Aile üyelerinin hepsinde mal mülk gırla ama hiçbiri mutlu değil. Kimse de birbiriyle görüşmüyor konuşmuyor.
Ben ailenin en küçüğüyüm, baba yıllar önce rahmetli oldu. Paraya pula onlar kadar değer vermiyorum. Ama bende de hep bi mutsuzluk hakim. Bu lanet beni bırakmadı. İlaç da kullanıyorum halbuki. Bir aile de kuramadım zaten. Terapiste de gittim ama b.mbok bi tecrübe oldu.
Epeydir buralara girmiyorum, anlık dürtüldüm ve içimden gelenleri yazdım.
Sizde durumlar nasıl?
EK olarak: İyi bir okulda kendi imkanlarımla iyi bir eğitim aldım. Çevresinde talep gören biriydim ama kendi içime kapanıp herkesle irtibatı kestim, alkolik oldum. Bu satırları içerken yazıyorum zaten. Çok uzun yıllardır içmediğim tek bir gün olmadı. Covid geçirdiğimde bile içtim öyle söyleyim. 5-6 aydır Lustral 100 mg kullanıyorum. Biraz iyi geldi evet, yoksa bi yerden atlardım sanırım ama sihirli değnek olmuyor haliyle. Yeni terapist arayacak mecal de kalmadı. Ruh gibi yaşayıp gidiyorum.
En yitik versiyonumdayım.
Bunları da niye yazdım bilmiyorum.
Sevgiler.
ailen neden kötü neden hep kavga hakim sebepler neler?
baya kötü bende de. bir de tek cocuk olarak büyüme yalnizligi.
hic standart, toplum normlarina uygun bir iliski yasayamadim. match olabildigim insanlarin bakgroundlari da kötü oldu.
icimdeki husursuzluk, güvensizlik hic gecmedi. ancak kendi cocugum olursa gececegini düsünüyorum.
Güzel kardeşim, aileni bir kenara bırak. Sen değiştiremezsin onları. Öncelikle alkolü bırakacaksın, ardından kendi alanına geeçeceksin. Sonrasında işine gücüne bakacaksın. Ama en nihayetinde geriye dönüp arkana bakmayacaksın. Alkolü bırakman çok çok önemli, hayat devam ediyor. Yaşamana bak
hayatın benim hayatıma cok yakın ben de ilaç kullanıyorum.

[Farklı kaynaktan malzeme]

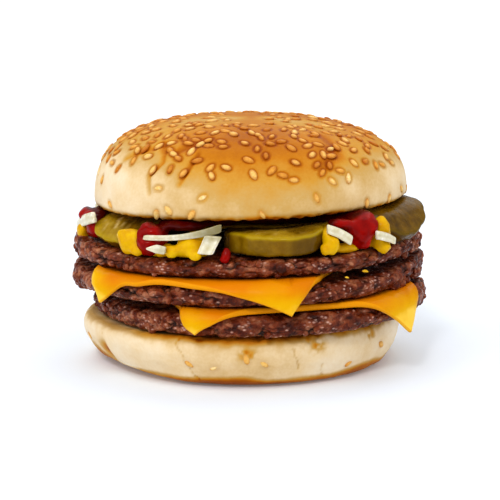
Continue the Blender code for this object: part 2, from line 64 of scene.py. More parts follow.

sana verecegim en buyuk tavsiye gecmişe takılı kalma, gecmıs bır tuzaktır. o tuzaga gırersen cıkamazsın. daima bugune odaklan ve elin ayagın tutuyor dıye sanslı oldugunu unutma. tekerlekli sandalyede insanlar var yada gozlerı gormeyen sen sanslı oldugunu unutma ayrıca gecmısı degıstıremezsın ama gelecegı degıstırebılırsın. gelecek daha gelmedi dostum sen insaa edebilirsin. alkolu bırak sana tavsıyem kendıne bı spor sec ve yogun olarak spor yap. bunlar bana cok iyi geldi. bir de etrafında toxic insanlara tekmeyi bas varsa..
diger tavsiyem tek basına uzak bir yere tasınabılırsın gerekirse il degiştir yeni bi cevre yap sıfırdan basla. ama tekrar soyluyorum gecmıs bır tuzaktır onu dusunup bu tuzaga yakalanma. bugune ve ilerisine odaklan. sevgiler.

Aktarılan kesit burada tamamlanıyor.